Misha, 27, an African elephant who was
transferred to the Hogle Zoo in Salt Lake City
from Six Flags Discovery Kingdom in Vallejo,
California, in 2005, was euthanized on
September 9, 2008 due to mysteriously
deteriorating health. Results of a necropsy to
determine the cause of death were not expected to
be available for weeks, zoo spokesperson Holly
Braithwaite told Lynn Arave of the Deseret News.
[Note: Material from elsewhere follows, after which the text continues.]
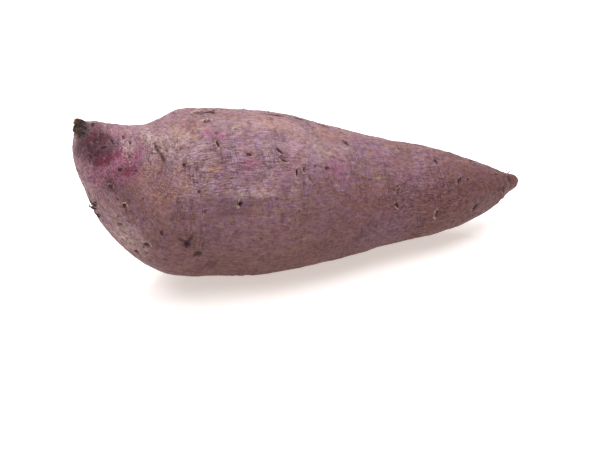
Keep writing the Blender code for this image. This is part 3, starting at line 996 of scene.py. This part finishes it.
# Place, degrees round, length, half width, height off the skin, and lie along and round the skin,
# the last three as shares of the length.
ROOTLETS = (
    (3.52, -56.0, 5.2, 0.46, 0.36, -0.90, 0.10),
    (3.70, -60.0, 5.0, 0.44, 0.42, -0.80, 0.25),
    (3.62, -63.0, 3.4, 0.36, 0.55, -0.40, -0.30),
    (3.85, -58.0, 4.2, 0.42, 0.34, -0.80, 0.05),
    (3.40, -53.0, 3.0, 0.30, 0.60, -0.30, 0.35),
    (3.95, -60.0, 3.0, 0.36, 0.30, -0.60, 0.35),
    (9.10, 119.0, 2.2, 0.20, 0.55, 0.60, 0.10),
    (9.62, 116.0, 2.5, 0.20, 0.55, -0.50, 0.20),
    (10.9, 113.0, 1.8, 0.16, 0.60, 0.40, 0.10),
    (12.60, 200.0, 4.4, 0.32, 0.40, 0.80, 0.20),
    (12.70, 206.0, 3.0, 0.22, 0.60, 0.30, 0.40),
    (15.00, 20.0, 4.8, 0.28, 0.38, 0.85, 0.10),
    (16.20, 140.0, 4.2, 0.24, 0.45, 0.70, -0.20),
    (5.30, -42.0, 1.8, 0.18, 0.60, -0.30, 0.30),
)
ROOTLET_DEPTH = 0.3  # how far its foot is sunk into the skin
ROOTLET_BOW = 0.16  # how far it bows off the skin, as a share of its length
ROOTLET_TIP = 0.4  # its half width near the tip, as a share of the foot's

rootlet_rows = np.array(ROOTLETS)
at = np.array([spot_on(place, degrees) for place, degrees in rootlet_rows[:, :2]])
long, width, off, lie_long, lie_round = (rootlet_rows[:, i, None] for i in range(2, 7))
feet = skin_points[at] - normal[at] * ROOTLET_DEPTH
tips = feet + long * (normal[at] * off + long_way[at] * lie_long + round_way[at] * lie_round)
bows = normal[at] * long * ROOTLET_BOW
rootlets = strands("rootlets", feet, tips, bows, width[:, 0], ROOTLET_TIP, rows=12)

# Dried root bark: dark brown, tough and slightly shiny where it is scuffed.
ROOTLET_DARK = srgb("#2a1c17")
ROOTLET_LIGHT = srgb("#6b4b38")
ROOTLET_RELIEF = 0.3  # millimetres between the lowest and highest streaks

dried, tree = new_material("dried_rootlet_bark")
where = node(tree, "ShaderNodeTexCoord", {}, {}).outputs["Object"]
streaks = speckle(tree, where, 0.8, 3.0, 0.6)
colour = layered(tree, ROOTLET_DARK, ((share_of(tree, streaks, 0.42, 0.66), ROOTLET_LIGHT),))
bump = node(tree, "ShaderNodeBump", {}, {
    "Height": streaks, "Distance": ROOTLET_RELIEF * MM, "Strength": 1.0,
})
shader = node(tree, "ShaderNodeBsdfPrincipled", {}, {
    "Base Color": colour, "Roughness": 0.7, "IOR": 1.5, "Normal": bump.outputs["Normal"],
})
node(tree, "ShaderNodeOutputMaterial", {}, {"Surface": shader.outputs["BSDF"]})
rootlets.data.materials.append(dried)
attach(rootlets, "root")
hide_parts("rootlet_1", "rootlet_2", "rootlet_3", "rootlet_4", "rootlet_5", "rootlet_6")

# --------------------------------------------------
# Floor and light. A glossy white sheet that sweeps up into a low wall all round, under one wide
# softbox in a pale room. The floor glows a little by itself, so that it stays white in every view.
# Sizes are in metres.
# --------------------------------------------------

FLOOR_REACH = 6.0  # from the middle to the wall
FLOOR_NEAR = 1.5  # a first ring of points round the object
WALL_BEND, WALL_HEIGHT = 0.4, 0.7  # radius of the sweep, and the wall's top
BEND_POINTS, FLOOR_COLUMNS = 9, 64

# The profile from the middle outwards: flat, a quarter circle up, and a low straight wall. It is
# carried round the middle, and the first row is one point.
bend = np.linspace(0.0, math.pi / 2, BEND_POINTS)
bend_out = FLOOR_REACH - WALL_BEND + WALL_BEND * np.sin(bend)
floor_out = np.concatenate(([0.0, FLOOR_NEAR], bend_out, [FLOOR_REACH]))
floor_up = np.concatenate(([0.0, 0.0], WALL_BEND * (1.0 - np.cos(bend)), [WALL_HEIGHT]))
floor_turn = np.linspace(0.0, 2 * math.pi, FLOOR_COLUMNS, endpoint=False)
floor_points = np.stack((
    np.outer(floor_out, np.cos(floor_turn)), np.outer(floor_out, np.sin(floor_turn)),
    np.repeat(floor_up[:, None], FLOOR_COLUMNS, axis=1),
), axis=-1).reshape(-1, 3)[FLOOR_COLUMNS - 1:]
column = np.arange(FLOOR_COLUMNS)
after = (column + 1) % FLOOR_COLUMNS
row = 1 + np.arange(len(floor_out) - 2)[:, None] * FLOOR_COLUMNS
row_out = row + FLOOR_COLUMNS
floor_quads = np.stack((row + column, row_out + column, row_out + after, row + after), -1).reshape(-1, 4)
floor_fan = np.stack((np.zeros(FLOOR_COLUMNS, int), 1 + column, 1 + after), -1)
floor_mesh = bpy.data.meshes.new("floor")
floor_mesh.from_pydata(floor_points.tolist(), [], floor_fan.tolist() + floor_quads.tolist())
floor_mesh.shade_smooth()
floor = placed("floor", floor_mesh)

# Cast acrylic, polished: an even white with soft reflections.
FLOOR_WHITE = srgb("#e9e9e9")
FLOOR_GLOW, GLOW_STRENGTH = srgb("#fff4ec"), 0.54

white, tree = new_material("white_acrylic_sheet")
shader = node(tree, "ShaderNodeBsdfPrincipled", {}, {
    "Base Color": FLOOR_WHITE, "Roughness": 0.18, "IOR": 1.45,
    "Emission Color": FLOOR_GLOW, "Emission Strength": GLOW_STRENGTH,
})
node(tree, "ShaderNodeOutputMaterial", {}, {"Surface": shader.outputs["BSDF"]})
floor_mesh.materials.append(white)


def softbox(name, place, aim, width, height, watts):
    """A rectangular lamp at place, turned to face aim."""
    lamp = bpy.data.lights.new(name, "AREA")
    lamp.shape = "RECTANGLE"
    lamp.size, lamp.size_y = width, height
    lamp.energy = watts
    made = placed(name, lamp)
    made.location = place
    way = np.array(place) - np.array(aim)
    across = np.hypot(way[0], way[1])
    made.rotation_euler = (math.atan2(across, way[2]), 0.0, math.atan2(way[0], -way[1]))


softbox("overhead", (-0.10, 0.22, 1.3), (0.0, 0.0, 0.0), 2.2, 2.0, 48.0)

ROOM_COLOUR, ROOM_STRENGTH = srgb("#f7f8fa"), 0.34

world = bpy.data.worlds.new("pale_room")
world.use_nodes = True
room = world.node_tree.nodes["Background"].inputs
room["Color"].default_value = ROOM_COLOUR
room["Strength"].default_value = ROOM_STRENGTH
bpy.context.scene.world = world
bpy.context.scene.view_settings.view_transform = "Standard"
Mama Cuddles, 46, a Nile hippopotamus
who was born at the Philadelphia Zoo in 1962,
transferred to the San Francisco Zoo a year
later, was euthanized on August 13, 2008 after
becoming unable to stand due to arthritis and
other conditions of age.

Dorothy, a chimpanzee believed to be
between 35 and 50 years old, died on September
22, 2008. “Dorothy spent at least 25 lonely
years, and probably closer to 40 years, chained
by her neck before a daily parade of people at an
amusement park,” recalled In Defense of Animals.
“After the first ever armed confiscation of
primates in Cameroon in May 2000, Dorothy
enjoyed eight years and four months at the
Sanaga-Yong Center,” sponsored by IDA,
“surrounded by people and chimpanzees who
cherished her.”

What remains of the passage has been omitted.